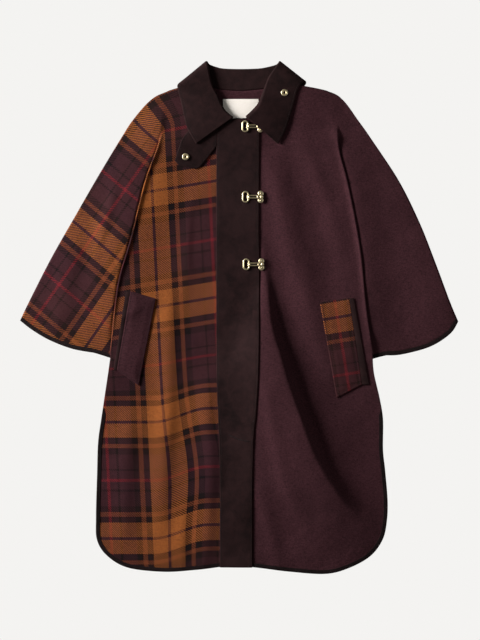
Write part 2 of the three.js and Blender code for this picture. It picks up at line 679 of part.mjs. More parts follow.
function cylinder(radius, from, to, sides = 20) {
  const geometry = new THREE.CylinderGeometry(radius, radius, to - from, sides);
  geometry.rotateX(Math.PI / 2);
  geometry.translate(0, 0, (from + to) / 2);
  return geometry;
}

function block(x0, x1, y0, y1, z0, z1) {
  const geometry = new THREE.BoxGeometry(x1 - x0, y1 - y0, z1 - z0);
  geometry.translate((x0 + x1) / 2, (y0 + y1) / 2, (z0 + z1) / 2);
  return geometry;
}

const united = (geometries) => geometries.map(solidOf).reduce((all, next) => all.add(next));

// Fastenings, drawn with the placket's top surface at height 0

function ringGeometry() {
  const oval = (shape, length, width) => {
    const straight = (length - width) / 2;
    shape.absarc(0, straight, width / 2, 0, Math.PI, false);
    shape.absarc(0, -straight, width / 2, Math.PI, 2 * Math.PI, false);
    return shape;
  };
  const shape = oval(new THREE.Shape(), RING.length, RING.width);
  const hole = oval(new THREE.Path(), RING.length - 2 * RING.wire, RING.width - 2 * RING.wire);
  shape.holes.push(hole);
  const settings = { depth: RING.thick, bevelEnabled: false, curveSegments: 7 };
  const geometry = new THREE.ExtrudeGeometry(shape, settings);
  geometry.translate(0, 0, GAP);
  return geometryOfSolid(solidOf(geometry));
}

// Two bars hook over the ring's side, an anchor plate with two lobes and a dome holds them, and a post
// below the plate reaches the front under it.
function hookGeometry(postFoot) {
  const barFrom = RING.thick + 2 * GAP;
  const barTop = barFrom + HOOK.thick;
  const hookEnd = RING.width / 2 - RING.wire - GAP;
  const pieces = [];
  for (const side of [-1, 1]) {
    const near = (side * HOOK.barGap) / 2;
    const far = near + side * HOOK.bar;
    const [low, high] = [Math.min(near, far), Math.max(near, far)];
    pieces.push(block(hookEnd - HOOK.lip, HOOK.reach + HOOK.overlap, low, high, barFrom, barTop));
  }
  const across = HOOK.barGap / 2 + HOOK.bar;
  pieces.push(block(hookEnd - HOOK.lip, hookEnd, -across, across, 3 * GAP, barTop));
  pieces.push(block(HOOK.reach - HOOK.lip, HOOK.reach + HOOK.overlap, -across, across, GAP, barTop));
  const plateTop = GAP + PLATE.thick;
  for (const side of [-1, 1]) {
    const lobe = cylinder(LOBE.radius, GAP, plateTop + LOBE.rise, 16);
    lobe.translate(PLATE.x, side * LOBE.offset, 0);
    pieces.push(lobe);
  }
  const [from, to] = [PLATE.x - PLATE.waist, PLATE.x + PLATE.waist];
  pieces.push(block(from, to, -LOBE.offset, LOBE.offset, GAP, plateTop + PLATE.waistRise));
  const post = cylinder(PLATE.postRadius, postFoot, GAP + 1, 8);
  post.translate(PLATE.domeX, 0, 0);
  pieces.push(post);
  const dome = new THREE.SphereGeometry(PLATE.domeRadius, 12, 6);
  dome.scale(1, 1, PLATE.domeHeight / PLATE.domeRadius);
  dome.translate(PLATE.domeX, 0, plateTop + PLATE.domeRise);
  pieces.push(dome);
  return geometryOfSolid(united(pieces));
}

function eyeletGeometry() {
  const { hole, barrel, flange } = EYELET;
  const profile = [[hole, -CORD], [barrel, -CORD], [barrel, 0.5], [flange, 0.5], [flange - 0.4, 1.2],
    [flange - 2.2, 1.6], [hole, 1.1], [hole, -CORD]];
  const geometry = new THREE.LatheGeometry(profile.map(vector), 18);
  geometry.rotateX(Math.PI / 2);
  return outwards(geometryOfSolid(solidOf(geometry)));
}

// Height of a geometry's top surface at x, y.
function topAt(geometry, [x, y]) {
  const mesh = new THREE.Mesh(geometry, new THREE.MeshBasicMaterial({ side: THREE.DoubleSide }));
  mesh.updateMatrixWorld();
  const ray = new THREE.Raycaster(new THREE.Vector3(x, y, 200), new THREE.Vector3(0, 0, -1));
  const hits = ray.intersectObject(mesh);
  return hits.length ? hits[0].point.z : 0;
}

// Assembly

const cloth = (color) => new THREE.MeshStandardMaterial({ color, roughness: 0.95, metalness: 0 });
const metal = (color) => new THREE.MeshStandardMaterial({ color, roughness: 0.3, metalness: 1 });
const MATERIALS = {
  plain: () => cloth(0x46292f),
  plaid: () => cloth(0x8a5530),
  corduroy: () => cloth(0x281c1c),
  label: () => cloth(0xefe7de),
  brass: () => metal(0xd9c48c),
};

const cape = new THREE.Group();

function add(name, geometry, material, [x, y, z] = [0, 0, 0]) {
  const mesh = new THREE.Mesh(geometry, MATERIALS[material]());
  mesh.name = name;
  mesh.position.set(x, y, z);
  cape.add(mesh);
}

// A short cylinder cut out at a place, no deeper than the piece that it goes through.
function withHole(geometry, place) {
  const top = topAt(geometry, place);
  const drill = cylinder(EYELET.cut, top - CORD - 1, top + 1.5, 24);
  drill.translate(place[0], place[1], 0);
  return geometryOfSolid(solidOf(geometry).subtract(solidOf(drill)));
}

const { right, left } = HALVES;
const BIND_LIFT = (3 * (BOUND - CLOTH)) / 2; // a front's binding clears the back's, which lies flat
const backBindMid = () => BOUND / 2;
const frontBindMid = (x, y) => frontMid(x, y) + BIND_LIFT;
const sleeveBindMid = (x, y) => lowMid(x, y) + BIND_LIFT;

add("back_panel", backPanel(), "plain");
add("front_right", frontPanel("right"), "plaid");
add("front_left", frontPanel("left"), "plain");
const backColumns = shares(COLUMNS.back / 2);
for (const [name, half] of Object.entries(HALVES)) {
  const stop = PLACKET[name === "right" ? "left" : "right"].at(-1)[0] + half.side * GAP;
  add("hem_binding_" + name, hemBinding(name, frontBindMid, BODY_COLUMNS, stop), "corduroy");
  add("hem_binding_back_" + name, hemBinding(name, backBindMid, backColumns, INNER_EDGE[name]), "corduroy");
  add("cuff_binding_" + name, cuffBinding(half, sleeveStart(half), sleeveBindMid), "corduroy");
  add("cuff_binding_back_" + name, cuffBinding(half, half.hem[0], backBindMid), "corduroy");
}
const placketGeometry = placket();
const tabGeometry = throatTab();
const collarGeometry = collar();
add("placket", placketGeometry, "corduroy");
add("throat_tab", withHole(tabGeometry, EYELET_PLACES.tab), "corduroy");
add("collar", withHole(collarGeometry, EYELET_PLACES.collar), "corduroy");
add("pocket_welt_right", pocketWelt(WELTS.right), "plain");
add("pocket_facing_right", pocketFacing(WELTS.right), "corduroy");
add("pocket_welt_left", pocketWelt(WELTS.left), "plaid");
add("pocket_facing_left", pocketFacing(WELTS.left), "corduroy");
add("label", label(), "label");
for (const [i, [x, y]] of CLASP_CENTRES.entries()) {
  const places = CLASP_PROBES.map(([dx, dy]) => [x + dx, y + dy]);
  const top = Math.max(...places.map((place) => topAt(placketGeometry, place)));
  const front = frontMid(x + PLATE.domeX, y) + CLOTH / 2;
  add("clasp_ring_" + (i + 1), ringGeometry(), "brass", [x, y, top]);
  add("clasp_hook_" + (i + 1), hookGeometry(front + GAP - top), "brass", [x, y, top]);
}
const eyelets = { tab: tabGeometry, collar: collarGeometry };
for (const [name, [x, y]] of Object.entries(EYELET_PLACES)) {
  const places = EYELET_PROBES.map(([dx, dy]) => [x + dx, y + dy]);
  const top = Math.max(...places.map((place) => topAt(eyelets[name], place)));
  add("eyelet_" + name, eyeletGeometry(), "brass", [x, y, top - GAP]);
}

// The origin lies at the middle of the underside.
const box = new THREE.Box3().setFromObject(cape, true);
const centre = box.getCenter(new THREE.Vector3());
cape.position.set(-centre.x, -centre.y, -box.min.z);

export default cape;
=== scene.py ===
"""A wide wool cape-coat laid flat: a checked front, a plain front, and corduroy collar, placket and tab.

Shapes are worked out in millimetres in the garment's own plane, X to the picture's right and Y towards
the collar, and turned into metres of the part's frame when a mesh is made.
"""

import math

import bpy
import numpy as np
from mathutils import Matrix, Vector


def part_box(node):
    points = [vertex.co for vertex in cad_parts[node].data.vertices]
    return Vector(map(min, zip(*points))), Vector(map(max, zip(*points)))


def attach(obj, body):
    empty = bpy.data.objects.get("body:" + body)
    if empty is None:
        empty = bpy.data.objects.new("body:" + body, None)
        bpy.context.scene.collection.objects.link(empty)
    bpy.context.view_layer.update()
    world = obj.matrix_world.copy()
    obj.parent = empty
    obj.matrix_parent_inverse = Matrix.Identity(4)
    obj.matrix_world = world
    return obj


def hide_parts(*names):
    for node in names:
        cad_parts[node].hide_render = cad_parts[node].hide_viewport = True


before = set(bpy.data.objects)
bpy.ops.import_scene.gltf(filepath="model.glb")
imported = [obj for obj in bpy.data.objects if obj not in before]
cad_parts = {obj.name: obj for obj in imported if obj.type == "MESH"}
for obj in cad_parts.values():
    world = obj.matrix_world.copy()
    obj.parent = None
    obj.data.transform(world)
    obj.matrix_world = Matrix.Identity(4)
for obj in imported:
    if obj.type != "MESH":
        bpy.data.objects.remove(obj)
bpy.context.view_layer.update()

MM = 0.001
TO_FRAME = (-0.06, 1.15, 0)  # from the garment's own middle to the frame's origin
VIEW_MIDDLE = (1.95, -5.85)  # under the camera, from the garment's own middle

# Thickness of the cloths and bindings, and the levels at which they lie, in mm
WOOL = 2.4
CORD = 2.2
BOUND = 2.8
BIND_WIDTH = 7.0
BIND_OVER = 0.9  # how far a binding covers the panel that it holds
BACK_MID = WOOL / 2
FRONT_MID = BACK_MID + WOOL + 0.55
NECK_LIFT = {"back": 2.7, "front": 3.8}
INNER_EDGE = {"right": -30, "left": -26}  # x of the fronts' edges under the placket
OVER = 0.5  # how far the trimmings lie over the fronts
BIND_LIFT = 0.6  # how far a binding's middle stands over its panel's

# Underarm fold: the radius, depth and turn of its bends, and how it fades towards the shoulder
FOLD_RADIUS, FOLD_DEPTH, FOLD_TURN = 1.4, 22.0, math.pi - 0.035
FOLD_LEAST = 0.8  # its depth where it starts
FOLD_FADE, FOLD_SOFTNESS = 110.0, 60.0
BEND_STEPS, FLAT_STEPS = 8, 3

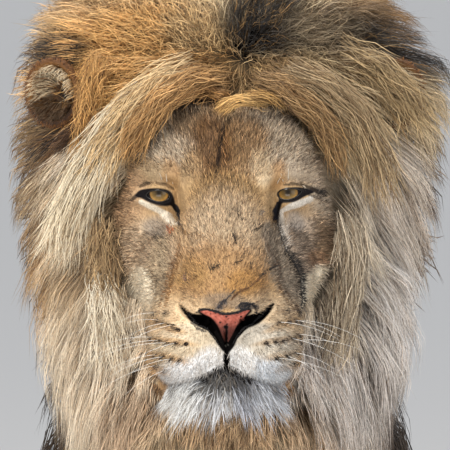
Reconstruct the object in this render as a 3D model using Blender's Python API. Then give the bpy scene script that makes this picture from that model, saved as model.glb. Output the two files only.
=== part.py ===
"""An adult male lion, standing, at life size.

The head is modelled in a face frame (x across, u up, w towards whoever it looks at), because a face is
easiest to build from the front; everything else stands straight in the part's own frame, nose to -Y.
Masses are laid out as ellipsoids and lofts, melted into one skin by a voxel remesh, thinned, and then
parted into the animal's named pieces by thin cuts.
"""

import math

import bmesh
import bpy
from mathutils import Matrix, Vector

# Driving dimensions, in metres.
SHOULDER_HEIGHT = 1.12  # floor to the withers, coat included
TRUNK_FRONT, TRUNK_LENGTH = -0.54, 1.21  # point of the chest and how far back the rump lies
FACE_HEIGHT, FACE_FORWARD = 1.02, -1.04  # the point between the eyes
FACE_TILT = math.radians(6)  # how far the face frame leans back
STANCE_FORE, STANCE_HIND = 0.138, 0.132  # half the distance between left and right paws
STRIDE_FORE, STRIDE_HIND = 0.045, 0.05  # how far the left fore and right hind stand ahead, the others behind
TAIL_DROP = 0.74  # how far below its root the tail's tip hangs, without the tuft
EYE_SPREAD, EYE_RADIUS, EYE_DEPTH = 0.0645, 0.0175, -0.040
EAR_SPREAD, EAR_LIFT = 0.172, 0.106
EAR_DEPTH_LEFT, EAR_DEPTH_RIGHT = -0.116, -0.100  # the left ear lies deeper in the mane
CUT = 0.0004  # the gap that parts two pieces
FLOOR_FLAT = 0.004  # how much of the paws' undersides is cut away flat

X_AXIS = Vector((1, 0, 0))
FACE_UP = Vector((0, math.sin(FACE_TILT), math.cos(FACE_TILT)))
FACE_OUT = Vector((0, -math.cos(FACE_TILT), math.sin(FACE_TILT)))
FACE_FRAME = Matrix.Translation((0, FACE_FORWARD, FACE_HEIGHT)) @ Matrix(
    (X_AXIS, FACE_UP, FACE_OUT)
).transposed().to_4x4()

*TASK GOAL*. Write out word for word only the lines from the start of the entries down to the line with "at height 0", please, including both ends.

*TASK ANSWER*.
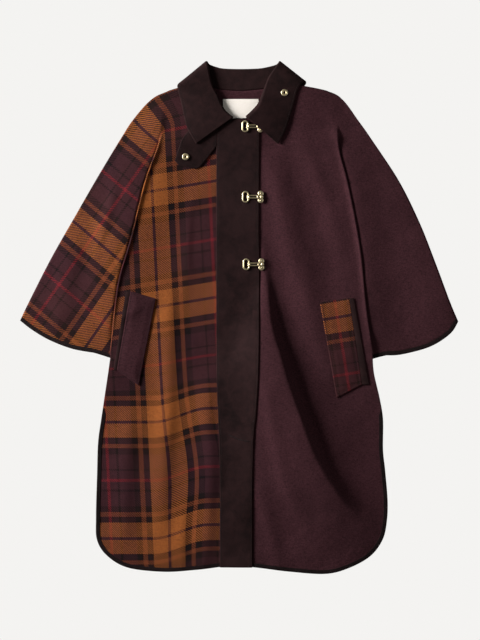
Write part 2 of the three.js and Blender code for this picture. It picks up at line 679 of part.mjs. More parts follow.
function cylinder(radius, from, to, sides = 20) {
  const geometry = new THREE.CylinderGeometry(radius, radius, to - from, sides);
  geometry.rotateX(Math.PI / 2);
  geometry.translate(0, 0, (from + to) / 2);
  return geometry;
}

function block(x0, x1, y0, y1, z0, z1) {
  const geometry = new THREE.BoxGeometry(x1 - x0, y1 - y0, z1 - z0);
  geometry.translate((x0 + x1) / 2, (y0 + y1) / 2, (z0 + z1) / 2);
  return geometry;
}

const united = (geometries) => geometries.map(solidOf).reduce((all, next) => all.add(next));

// Fastenings, drawn with the placket's top surface at height 0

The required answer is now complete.